> PROMPT:
Check each line of the data for "joints" and select those that have it.
•••
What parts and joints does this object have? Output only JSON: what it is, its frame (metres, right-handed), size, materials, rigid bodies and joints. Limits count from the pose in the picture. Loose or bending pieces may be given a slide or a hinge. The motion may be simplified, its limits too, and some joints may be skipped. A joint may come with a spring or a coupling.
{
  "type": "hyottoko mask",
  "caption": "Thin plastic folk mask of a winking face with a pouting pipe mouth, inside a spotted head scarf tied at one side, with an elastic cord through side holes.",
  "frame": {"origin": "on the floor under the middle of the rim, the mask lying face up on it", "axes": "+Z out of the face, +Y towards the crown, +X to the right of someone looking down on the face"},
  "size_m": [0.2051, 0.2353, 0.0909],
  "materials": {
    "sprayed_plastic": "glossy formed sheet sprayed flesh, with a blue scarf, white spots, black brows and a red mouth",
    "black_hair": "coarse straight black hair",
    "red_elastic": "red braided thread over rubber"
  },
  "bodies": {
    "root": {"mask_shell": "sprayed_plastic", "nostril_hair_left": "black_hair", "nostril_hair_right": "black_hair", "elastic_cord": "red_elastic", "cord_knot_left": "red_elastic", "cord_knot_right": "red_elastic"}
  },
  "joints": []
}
•••
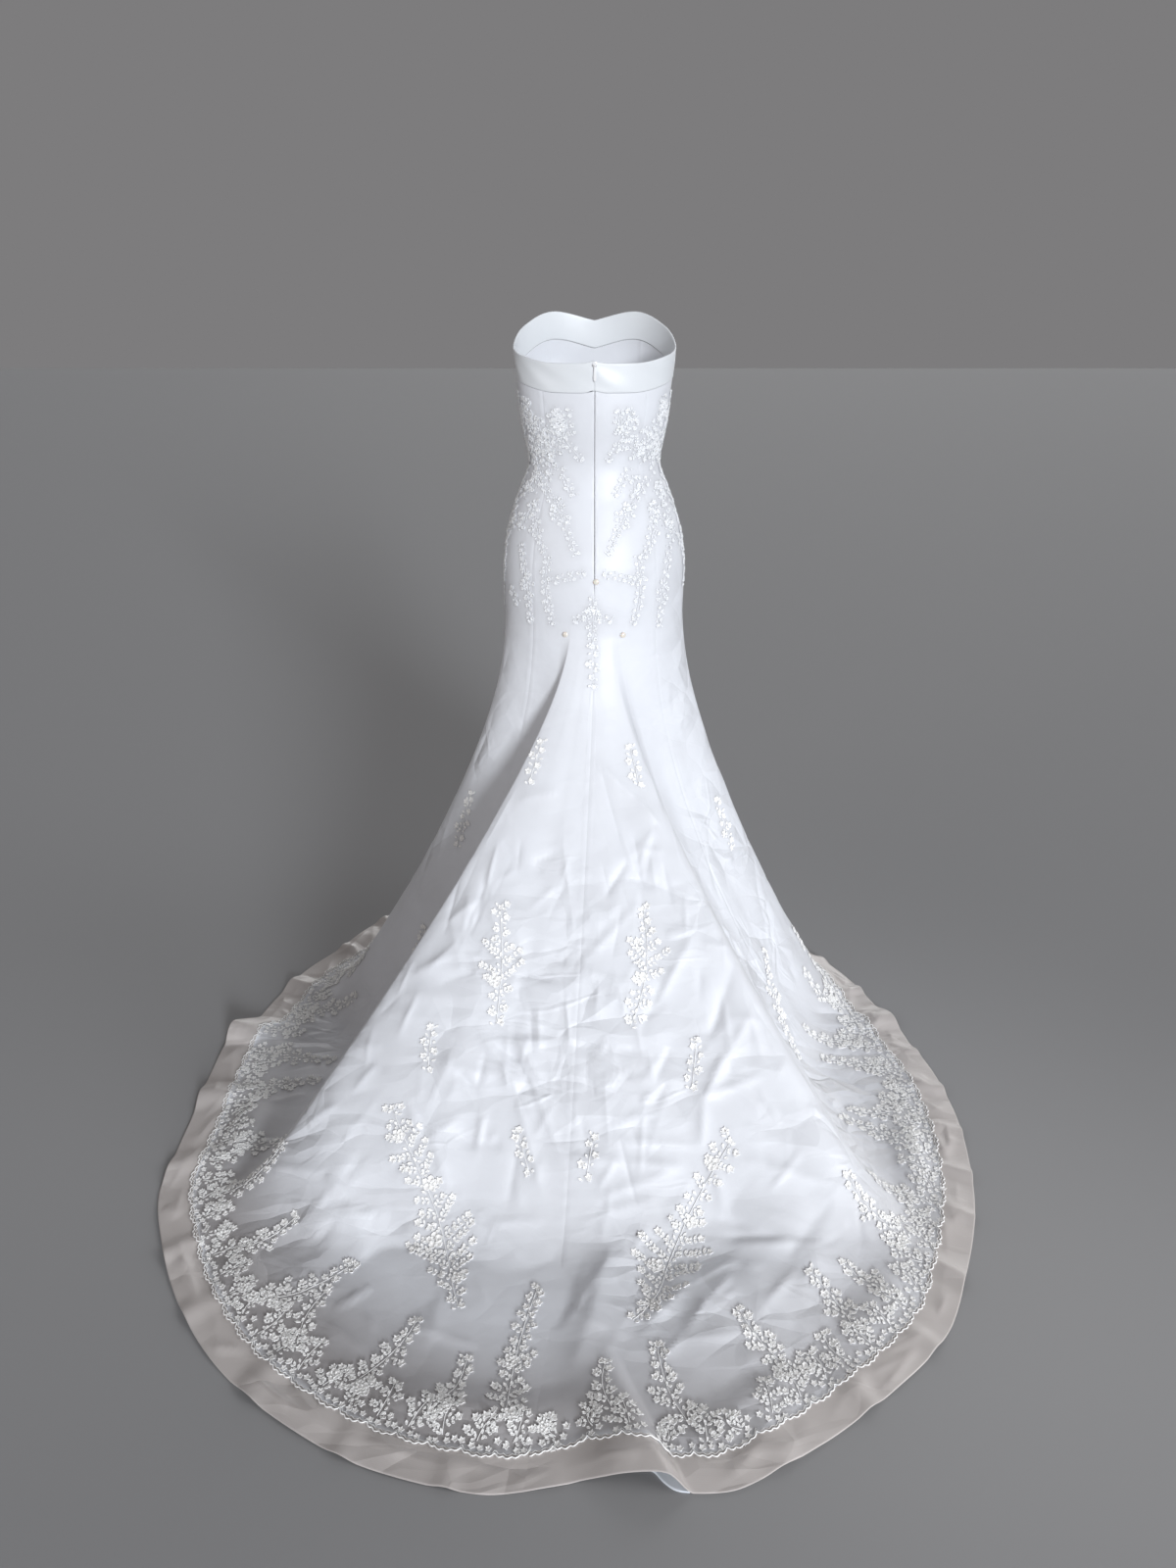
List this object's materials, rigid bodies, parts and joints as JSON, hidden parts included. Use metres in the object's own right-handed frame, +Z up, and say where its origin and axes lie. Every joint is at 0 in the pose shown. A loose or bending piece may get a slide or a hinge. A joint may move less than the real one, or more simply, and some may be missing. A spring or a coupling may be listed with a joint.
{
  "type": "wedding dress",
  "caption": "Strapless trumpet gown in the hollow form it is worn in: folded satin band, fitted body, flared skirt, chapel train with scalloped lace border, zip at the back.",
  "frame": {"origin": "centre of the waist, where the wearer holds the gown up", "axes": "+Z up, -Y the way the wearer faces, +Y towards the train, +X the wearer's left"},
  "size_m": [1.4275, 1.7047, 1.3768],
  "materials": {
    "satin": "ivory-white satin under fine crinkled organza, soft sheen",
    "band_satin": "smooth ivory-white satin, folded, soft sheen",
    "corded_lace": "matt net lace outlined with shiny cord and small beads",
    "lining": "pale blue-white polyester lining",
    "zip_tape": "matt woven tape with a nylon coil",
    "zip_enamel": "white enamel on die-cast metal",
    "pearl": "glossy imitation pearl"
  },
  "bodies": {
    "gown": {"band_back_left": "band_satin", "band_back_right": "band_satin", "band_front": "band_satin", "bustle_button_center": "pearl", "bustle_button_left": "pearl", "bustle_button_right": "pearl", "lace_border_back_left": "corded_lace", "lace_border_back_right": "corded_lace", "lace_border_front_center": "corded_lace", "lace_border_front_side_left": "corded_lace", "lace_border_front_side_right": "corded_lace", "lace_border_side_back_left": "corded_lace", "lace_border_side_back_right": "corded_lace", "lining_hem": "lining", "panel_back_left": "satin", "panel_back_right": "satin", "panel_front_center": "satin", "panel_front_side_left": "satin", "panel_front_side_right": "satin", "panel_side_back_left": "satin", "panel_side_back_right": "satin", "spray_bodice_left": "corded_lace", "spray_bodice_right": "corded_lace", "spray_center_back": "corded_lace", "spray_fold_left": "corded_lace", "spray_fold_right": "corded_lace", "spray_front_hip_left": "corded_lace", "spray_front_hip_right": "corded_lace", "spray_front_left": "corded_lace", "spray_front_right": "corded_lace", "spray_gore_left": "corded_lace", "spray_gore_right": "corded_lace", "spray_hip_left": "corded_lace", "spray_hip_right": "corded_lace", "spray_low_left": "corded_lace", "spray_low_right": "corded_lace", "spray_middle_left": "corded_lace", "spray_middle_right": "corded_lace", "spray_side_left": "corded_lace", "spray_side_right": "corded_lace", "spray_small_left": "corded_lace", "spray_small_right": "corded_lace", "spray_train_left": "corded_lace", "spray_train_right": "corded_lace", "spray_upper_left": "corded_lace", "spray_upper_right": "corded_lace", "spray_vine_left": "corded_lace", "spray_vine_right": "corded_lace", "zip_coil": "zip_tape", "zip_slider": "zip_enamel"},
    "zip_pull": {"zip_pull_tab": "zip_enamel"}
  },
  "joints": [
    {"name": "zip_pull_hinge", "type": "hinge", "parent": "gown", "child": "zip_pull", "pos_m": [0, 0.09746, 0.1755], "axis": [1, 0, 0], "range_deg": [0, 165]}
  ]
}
•••
> ANSWER:
What parts and joints does this object have? Output only JSON: what it is, its frame (metres, right-handed), size, materials, rigid bodies and joints. Limits count from the pose in the picture. Loose or bending pieces may be given a slide or a hinge. The motion may be simplified, its limits too, and some joints may be skipped. A joint may come with a spring or a coupling.
  "joints": []
List this object's materials, rigid bodies, parts and joints as JSON, hidden parts included. Use metres in the object's own right-handed frame, +Z up, and say where its origin and axes lie. Every joint is at 0 in the pose shown. A loose or bending piece may get a slide or a hinge. A joint may move less than the real one, or more simply, and some may be missing. A spring or a coupling may be listed with a joint.
  "joints": [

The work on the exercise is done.